- Theatrical poster
- Directed by: Joshiy
- Written by: Jandhyala (dialogues)
- Screenplay by: Dennis Joseph
- Story by: Dennis Joseph
- Based on: New Delhi (Malayalam)(1987)
- Produced by: Magunta Sovarulu
- Starring: Krishnam Raju Suresh Gopi Thiagarajan Sumalatha
- Cinematography: Jayanan Vincent
- Edited by: K. Sankunni
- Music by: Shyam
- Production company: Kalyani Films
- Release date: 18 March 1988;
- Running time: 151 minutes
- Country: India
- Language: Telugu

= Antima Teerpu (1988 film) =

Antima Teerpu is a 1988 Indian Telugu-language film directed by Joshiy and starring Krishnam Raju, Suresh Gopi, Thiagarajan and Sumalatha.
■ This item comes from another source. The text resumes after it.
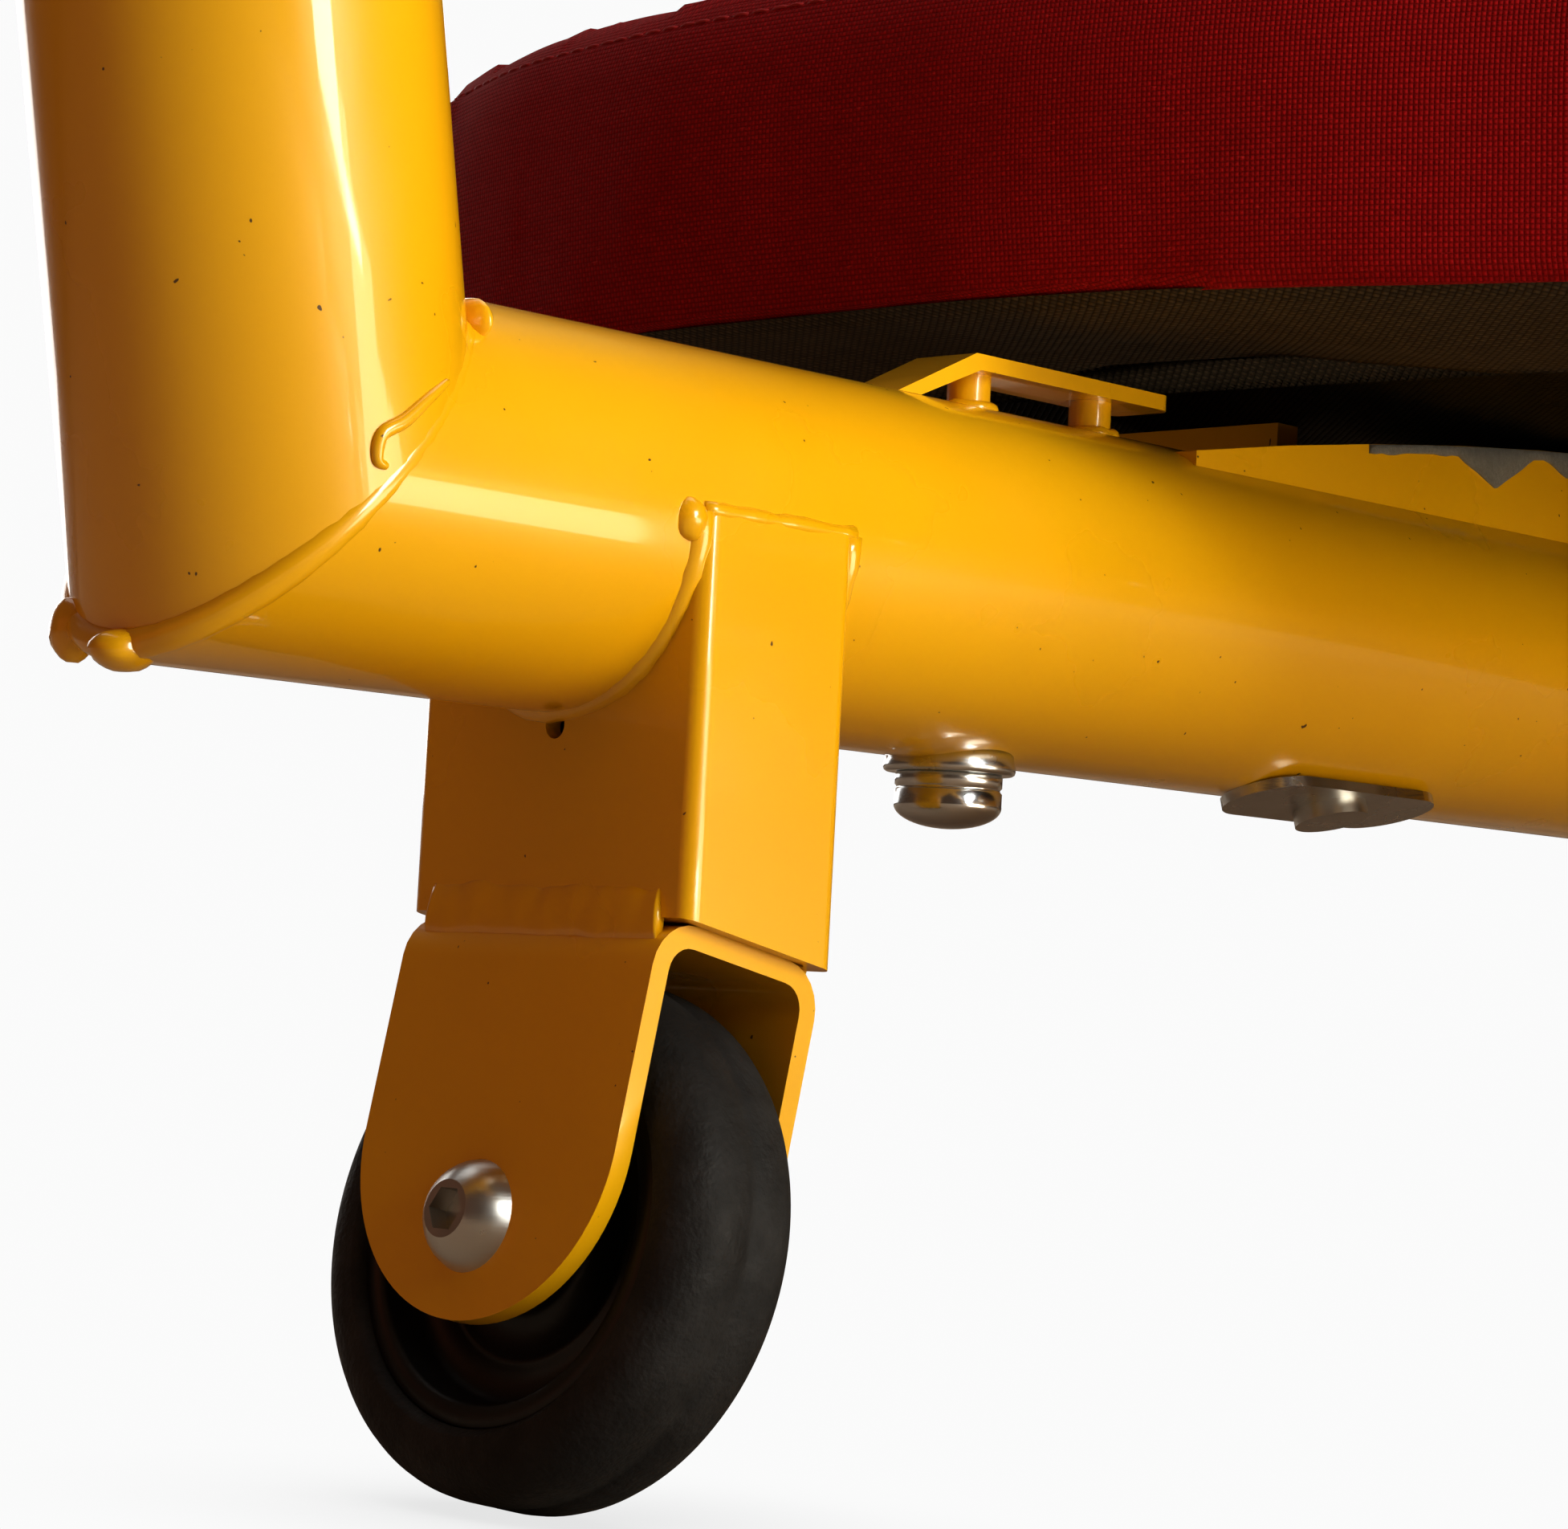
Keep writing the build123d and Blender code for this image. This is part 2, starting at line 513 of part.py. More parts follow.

It was a remake of the director's own Malayalam film, New Delhi, which was loosely based on the novel, The Almighty, written by Irving Wallace.

== Synopsis ==
The film revolves around a journalist, who is on a mission to end the menace of anti-social elements in the society.

== Production and release ==
It is the only Telugu film to be entirely shot in Delhi. The film was a box office success.